Dead or anything close to it. I’ve been busy (if relaxing as much as possible counts as busy) and away from the internet for a long time.
I have these visions of sitting down and writing out a blog post about the past few weeks, but I’m not sure if I’ll get that done before I move.
I’ve made the decision to not continue attending college here (or anywhere else for that matter, at the moment. I may/may not go back to school to finish my degree next year – it depends on a lot of things right now.), and I’m moving back to Wyoming (for the summer) in less than 48 hours.
I’m going through all my things, and I’m seeing all my old memories. So many memories of Kyle and I together. It hurts to think about it. But wading through all the haunted memories is easier with a new future lying on my bed, his eyes following me around the room as I pack my things up, a faint smile on his face.

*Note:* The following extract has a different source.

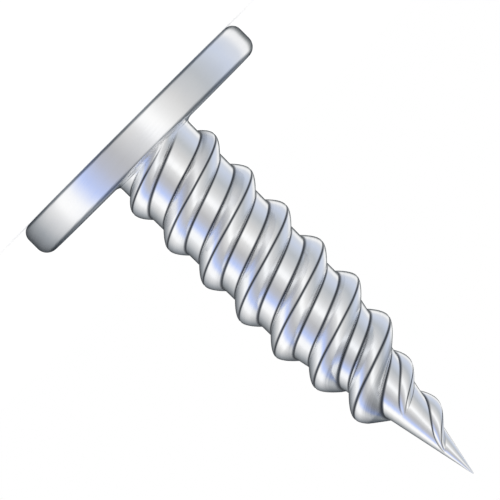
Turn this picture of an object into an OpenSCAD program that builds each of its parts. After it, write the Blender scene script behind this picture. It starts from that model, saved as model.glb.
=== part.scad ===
// Self-piercing sheet metal screw with a flat pancake head, a cross recess, a coarse
// two-start thread and a needle point. It is cold-headed and thread-rolled in one piece.
// Millimetres. The screw stands on the flat face of its head: the origin is the centre
// of that face, and +Z runs along the axis to the point.

/* [Head] */
// Diameter of the head
head_d = 12.55; // [11.5:0.05:14]
// Thickness of the head, from its flat face to its underside
head_h = 1.53; // [1.3:0.01:2.2]
// Rounding of the rim at the flat face
rim_face_r = 0.46; // [0.2:0.02:0.5]
// Rounding of the rim at the underside
rim_under_r = 0.55; // [0.2:0.01:0.6]

/* [Shank] */
// Length from the underside of the head to the tip
shank_l = 19.05; // [17:0.05:32]
// Core diameter at the head
neck_d = 4; // [3.7:0.02:4.2]
// Core diameter where the point begins
core_d = 3.8; // [3.4:0.02:3.9]
// Full angle of the point
point_angle = 24; // [20:0.5:30]
// Radius of the small dome that the tip ends in
tip_r = 0.03; // [0.02:0.01:0.08]

/* [Thread] */
// Diameter over the crests
thread_d = 4.83; // [4.6:0.01:5.2]
// Distance along the axis from one crest to the next
pitch_l = 2.117; // [1.9:0.001:2.6]
// Width of a ridge at its foot
ridge_w = 1.4; // [1:0.02:1.6]
// Width of the land left on a crest
crest_w = 0.1; // [0.06:0.01:0.2]
// Fullness of a flank, where 1 is a straight one
flank_fullness = 1.5; // [1:0.05:2]
// Angle round the axis at which the first ridge leaves the head
thread_turn = 72; // [0:1:180]

/* [Run-out of the thread] */
// Distance over which a ridge grows to its full form below the head
run_in_l = 1.7; // [0.5:0.1:3]
// Share of its full height that a ridge has at the head
run_in_height = 0.8; // [0.5:0.05:1]
// Share of its full width that a ridge has at the head
run_in_width = 0.6; // [0.4:0.05:1]
// Distance from the tip at which the crests start to close in
taper_l = 9.3; // [8:0.1:12]
// Angle to the axis at which the crests close in
taper_angle = 6.8; // [4:0.1:9]
// Angle to the axis at which a ridge sinks into the point
run_out_angle = 26; // [20:0.5:32]
// Distance from the tip at which the first ridge ends
first_end_l = 3.8; // [3:0.1:6]
// Distance from the tip at which the second ridge ends
second_end_l = 1.5; // [1:0.1:2.5]

/* [Fillet under the head] */
// Clearance from the crests to the edge of the fillet, so that a drilled sheet lies flat
fillet_clearance = 0.1; // [0.05:0.01:0.3]
// Height of the fillet along the shank
fillet_h = 0.2; // [0.14:0.02:0.5]

/* [Cross recess] */
// Size across the wings at the flat face
recess_d = 4.2; // [3.8:0.05:4.6]
// Depth of the wings
wing_h = 1.92; // [1.6:0.02:2.1]
// Angle to the axis of the outer ends of the wings
wing_end_angle = 26.5; // [24:0.5:28]
// Width of a wing at its bottom
wing_w = 0.7; // [0.6:0.02:0.8]
// Draft on each side of a wing
wing_draft = 5.75; // [3:0.25:7]
// Diameter of the round well in the middle, at the flat face
well_d = 2.2; // [1.8:0.05:2.5]
// Draft of the well
well_draft = 10; // [5:1:12]
// Angle to the axis of the cone at the bottom
bottom_angle = 62; // [55:1:70]
// Angle round the axis of the first wing
recess_turn = 45; // [0:5:90]

/* [Fineness] */
// Turn of the thread from one ring of points to the next
ring_turn = 12; // [10:1:20]
// Faces round the circle of a revolved form
round_faces = 96; // [48:12:144]

/* [Hidden] */

// Overlap of parts that join and of tools that cut
join_overlap = 0.4;
// Steps on the rounding of the rim, on a flank, on the floor between ridges, on the fillet
// and on the dome of the tip
rim_steps = 6;
flank_steps = 4;
floor_steps = 4;
fillet_steps = 4;
dome_steps = 2;

// Ridges side by side, and what one of them climbs in a turn
thread_starts = 2;
thread_lead = pitch_l * thread_starts;
ridge_h = (thread_d - core_d) / 2;
// Widest and narrowest foot of a ridge, as shares of the pitch and of its own width
widest_share = 0.92;
narrowest_share = 0.15;

// Places along the axis. The cone of the point meets the dome at dome_z, and without the
// dome it would end a little past the tip, at cone_end_z
point_half = point_angle / 2;
point_slope = tan(point_half);
tip_z = head_h + shank_l;
dome_z = tip_z - tip_r * (1 - sin(point_half));
cone_end_z = tip_z - tip_r + tip_r / sin(point_half);
point_z = cone_end_z - core_d / 2 / point_slope;
taper_z = tip_z - taper_l;
ridge_ends = [tip_z - first_end_l, tip_z - second_end_l];

// The fillet reaches past the crests; a short upright edge joins it to the underside
fillet_r = thread_d / 2 + fillet_clearance;
fillet_edge_h = 0.02;
fillet_z = head_h + fillet_edge_h;

// Share of the way from one value to another, held between 0 and 1
function share(value, from, to) = max(0, min(1, (value - from) / (to - from)));

// Radius of the core: nearly straight along the shank, a cone at the point, a dome on the tip
function core_r(z) =
    z > dome_z ? sqrt(pow(tip_r, 2) - pow(z - tip_z + tip_r, 2))
    : min((cone_end_z - z) * point_slope,
          neck_d / 2 + (core_d - neck_d) / 2 * share(z, head_h, point_z));

// Radius over the crest of a ridge that ends at end_z
function crest_r(z, end_z) =
    min(thread_d / 2 - max(0, z - taper_z) * tan(taper_angle),
        core_r(end_z) + (end_z - z) * tan(run_out_angle));

// Height of a ridge over the core, less near the head and none past its end
function ridge_height(z, end_z) =
    max(0, crest_r(z, end_z) - core_r(z))
    * (run_in_height + (1 - run_in_height) * share(z, head_h, head_h + run_in_l));

// Width of the foot of a ridge: a low ridge is a narrow one
function foot_w(z, end_z) =
    let (growth = run_in_width + (1 - run_in_width) * share(z, head_h, head_h + run_in_l),
         own = sqrt(max(0, crest_r(z, end_z) - core_r(z)) / ridge_h))
    min(widest_share * pitch_l, ridge_w * growth * max(narrowest_share, own));

// Radius of the fillet under the head, which fades into the core
function fillet_at(z) =
    let (t = share(z, fillet_z, fillet_z + fillet_h))
    fillet_r - (fillet_r - core_r(z)) * sqrt(1 - (1 - t) * (1 - t));

// Turn round the axis that a ridge makes over a distance along it
function turn_over(l) = 360 * l / thread_lead;

// Angle of the crest of ridge k at height z
function crest_angle(z, k) = thread_turn + turn_over(z - head_h) + 360 * k / thread_starts;

// One point of the section, as angle and height over the core, on a flank of ridge k.
// Step 0 is the edge of the land, and the last step is the foot
function flank_point(z, k, side, step) =
    let (t = step / flank_steps,
         foot = foot_w(z, ridge_ends[k]) / 2,
         land = min(crest_w / 2, foot / 2),
         away = land + (foot - land) * t)
    [crest_angle(z, k) + side * turn_over(away),
     ridge_height(z, ridge_ends[k]) * (1 - pow(t, flank_fullness))];

// Points over ridge k, from one foot across the crest to the other
function ridge_points(z, k) = concat(
    [for (step = [flank_steps : -1 : 0]) flank_point(z, k, -1, step)],
    [for (step = [0 : flank_steps]) flank_point(z, k, 1, step)]);

// Points on the floor between ridge k and the next one
function floor_points(z, k) =
    let (next = (k + 1) % thread_starts,
         from = flank_point(z, k, 1, flank_steps)[0],
         reach = flank_point(z, next, -1, flank_steps)[0] + (next < k ? 360 : 0) - from)
    [for (step = [1 : floor_steps - 1]) [from + reach * step / floor_steps, 0]];

// The whole section at height z, as points in space. Inside the head it goes on straight,
// as it is at the edge of the fillet
function ring(z) =
    let (s = max(z, fillet_z))
    [for (k = [0 : thread_starts - 1], p = concat(ridge_points(s, k), floor_points(s, k)))
        let (r = max(core_r(s) + p[1], fillet_at(s)))
        [r * cos(p[0]), r * sin(p[0]), z]];

// Heights of the rings: one inside the head, a few on the fillet, even steps, then the dome
fillet_top_z = fillet_z + fillet_h;
thread_steps = ceil(turn_over(dome_z - fillet_top_z) / ring_turn);
ring_zs = concat(
    [head_h - join_overlap],
    [for (i = [0 : fillet_steps - 1]) fillet_z + fillet_h * (1 - cos(90 * i / fillet_steps))],
    [for (i = [0 : thread_steps]) fillet_top_z + (dome_z - fillet_top_z) * i / thread_steps],
    [for (i = [1 : dome_steps - 1])
        tip_z - tip_r + tip_r * sin(point_half + (90 - point_half) * i / dome_steps)]);

ring_size = thread_starts * (2 * (flank_steps + 1) + floor_steps - 1);
ring_count = len(ring_zs);

// Shank, thread and point as one skin over the rings, closed at the tip
module threaded_shank() {
    points = concat([for (z = ring_zs, p = ring(z)) p], [[0, 0, tip_z]]);
    tip = len(points) - 1;
    last = (ring_count - 1) * ring_size;
    skin = [
        for (i = [0 : ring_count - 2], j = [0 : ring_size - 1])
        let (a = i * ring_size + j,
             b = i * ring_size + (j + 1) % ring_size)
        each [[a, a + ring_size, b], [b, a + ring_size, b + ring_size]]];
    cap = [for (j = [0 : ring_size - 1]) j];
    cone = [
        for (j = [0 : ring_size - 1])
        [last + j, tip, last + (j + 1) % ring_size]];
    polyhedron(points = points, faces = concat([cap], skin, cone), convexity = 10);
}

// Points on a rounded corner of the rim
function corner(centre, r, from, to) = [
    for (i = [0 : rim_steps])
    let (a = from + (to - from) * i / rim_steps)
    centre + r * [cos(a), sin(a)]];

// Flat disc of the head with its rounded rim
module head() {
    profile = concat(
        [[0, 0]],
        corner([head_d / 2 - rim_face_r, rim_face_r], rim_face_r, -90, 0),
        corner([head_d / 2 - rim_under_r, head_h - rim_under_r], rim_under_r, 0, 90),
        [[0, head_h]]);
    rotate_extrude($fn = round_faces) polygon(profile);
}

// A bar through the axis whose two sides draw in with depth
module drafted_bar() {
    bottom = wing_w / 2;
    top = bottom + (wing_h + join_overlap) * tan(wing_draft);
    rotate([90, 0, 90])
    linear_extrude(height = recess_d + 2 * join_overlap, center = true)
    polygon([[-top, -join_overlap], [top, -join_overlap], [bottom, wing_h], [-bottom, wing_h]]);
}

// Tool that forms the recess: four wings inside a cone, a round well and a pointed bottom
module cross_recess() {
    wing_slope = tan(wing_end_angle);
    bottom_r = recess_d / 2 - wing_h * wing_slope;
    well_bottom_r = well_d / 2 - wing_h * tan(well_draft);
    rotate([0, 0, recess_turn]) {
        intersection() {
            union() {
                drafted_bar();
                rotate([0, 0, 90]) drafted_bar();
            }
            translate([0, 0, -join_overlap])
            cylinder(h = wing_h + join_overlap, r1 = recess_d / 2 + join_overlap * wing_slope,
                r2 = bottom_r, $fn = round_faces);
        }
        translate([0, 0, -join_overlap])
        cylinder(h = wing_h + join_overlap, r1 = well_d / 2 + join_overlap * tan(well_draft),
            r2 = well_bottom_r, $fn = round_faces);
        translate([0, 0, wing_h])
        cylinder(h = well_bottom_r / tan(bottom_angle), r1 = well_bottom_r, r2 = 0,
            $fn = round_faces);
    }
}

module screw() {
    color("silver")
    difference() {
        union() {
            head();
            threaded_shank();
        }
        cross_recess();
    }
}

screw();
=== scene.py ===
from math import asin, atan2, ceil, cos, pi, radians, sin, sqrt, tan
import bmesh
import bpy
from mathutils import Matrix, Vector


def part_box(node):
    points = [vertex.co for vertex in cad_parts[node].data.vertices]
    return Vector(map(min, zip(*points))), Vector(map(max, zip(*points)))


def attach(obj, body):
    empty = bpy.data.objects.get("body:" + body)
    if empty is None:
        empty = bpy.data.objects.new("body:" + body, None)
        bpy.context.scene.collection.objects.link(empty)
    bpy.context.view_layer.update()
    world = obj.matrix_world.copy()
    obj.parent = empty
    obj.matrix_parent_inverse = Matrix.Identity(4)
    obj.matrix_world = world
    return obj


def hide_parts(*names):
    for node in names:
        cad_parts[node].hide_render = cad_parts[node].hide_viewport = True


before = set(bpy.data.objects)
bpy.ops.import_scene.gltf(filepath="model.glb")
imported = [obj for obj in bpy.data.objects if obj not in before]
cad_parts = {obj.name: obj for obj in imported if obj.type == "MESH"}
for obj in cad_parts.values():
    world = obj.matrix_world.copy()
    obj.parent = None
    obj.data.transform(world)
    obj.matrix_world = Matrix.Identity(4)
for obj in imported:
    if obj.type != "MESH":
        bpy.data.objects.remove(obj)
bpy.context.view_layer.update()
print("frame loaded")

mm = 0.001        # the scene is in metres, the sizes below are in millimetres
mergeGap = 1e-5   # points that lie closer than this become one


# Camera, as in the drawing: level with the screw, which lies across the frame

cameraPlan = {
    "frameWidth": 20.99,   # what the frame spans at the screw's axis
    "aimHeight": 7.315,    # height on the axis that is in the middle of the frame
    "lens": 1500,          # long, so that the view is as good as parallel
    "sensor": 36,
    "nearShare": 0.2,      # clipping, as shares of the distance
    "farShare": 5,
}


def placeCamera(plan):
    camera = bpy.data.cameras.new("camera")
    camera.sensor_width = plan["sensor"]
    camera.lens = plan["lens"]
    distance = plan["frameWidth"] * plan["lens"] / plan["sensor"]
    camera.clip_start = plan["nearShare"] * distance * mm
    camera.clip_end = plan["farShare"] * distance * mm
    holder = bpy.data.objects.new("camera", camera)
    bpy.context.scene.collection.objects.link(holder)
    right = Vector((-1, 0, 1)).normalized()   # the point is at the lower right of the frame
    up = Vector((-1, 0, -1)).normalized()
    turn = Matrix((right, up, right.cross(up))).transposed().to_4x4()
    place = Vector((0, -distance, plan["aimHeight"])) * mm
    holder.matrix_world = Matrix.Translation(place) @ turn
    bpy.context.scene.camera = holder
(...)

He’s sleeping now, head resting on one hand with the other hand lying curled in front of him, fingers grasping momentarily before relaxing again, eyes wandering beneath closed lids, mouth twitching slightly, and I keep looking at him, seeing someone so different than who I was with before.
It’s disappointing yet liberating to see the way my life has changed, the different direction it’s going.
Tonight is one of the nights where I question if I’ll mess up again. It’s getting scary noticing that the amount of people ready to catch me when I fall is getting smaller.